I think it’s fair to say that these crocodile-hunting polygamists from the Pacific Island of Papua New Guinea would add a certain frisson to any polite Wimbledon soirée.
Samuel and Christina are members of the 250-strong Insect Tribe of hunter-gatherers who are just a generation away from cannibalism. They hunt crocodiles with spears and stalk wild boar with bows and arrows. They speak their own language, Ngala, and worship their glassy-eyed totem of the praying mantis. Polygamy is accepted in the tribe and dowries are often, rather poetically, paid in seashells.
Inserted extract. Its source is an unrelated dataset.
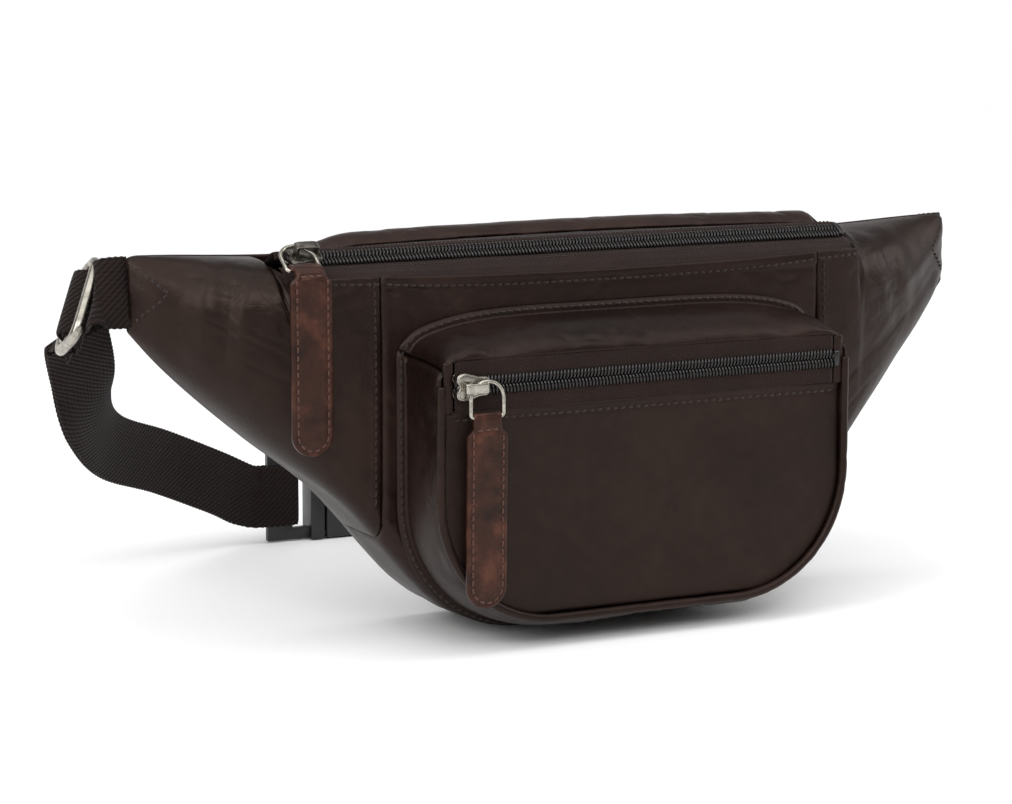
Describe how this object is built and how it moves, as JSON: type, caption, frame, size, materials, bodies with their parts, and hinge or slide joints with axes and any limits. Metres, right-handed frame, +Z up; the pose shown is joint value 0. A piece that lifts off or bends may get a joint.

One tribesman has 12 wives, and another is said to have 112 children scattered among several local villages.
Family planning comes in the form of a potion, the manufacture of which involves spiders’ webs and numerous incantations to the ancestors of the tribe. They claim that it has a one hundred per cent success rate. I’m not too sure the incantations would leave me in the mood either.
I first met the tribe in 2007, when I travelled the world to observe how ancient cultures and tribes were engaging with the ever-encroaching modern world. I spent time with the nomadic Bedouin of the Arabian Sands, the Sea Gypsies of Borneo and the llama traders of the Bolivian Andes. But it was the Insect Tribe that stole my travel-weary heart. I lived in their remote village of Swagup, ate their food, shared their homes and mined the secrets of their culture.
I had arrived by canoe to a cacophony of noise and song. Everyone was painted with a kaleidoscope of colours and dressed with feathers and animal skins to represent the trees, mountains and the bird-spirits they worship. They welcomed me with a ‘sing sing’ – a celebration of the rain forest and jungle that is their home, their life, their everything. The witchdoctors and the village elders in ceremonial dress hailed me as a visiting head of state. A more welcoming people I have never met. They captivated me with their friendliness and generosity of spirit.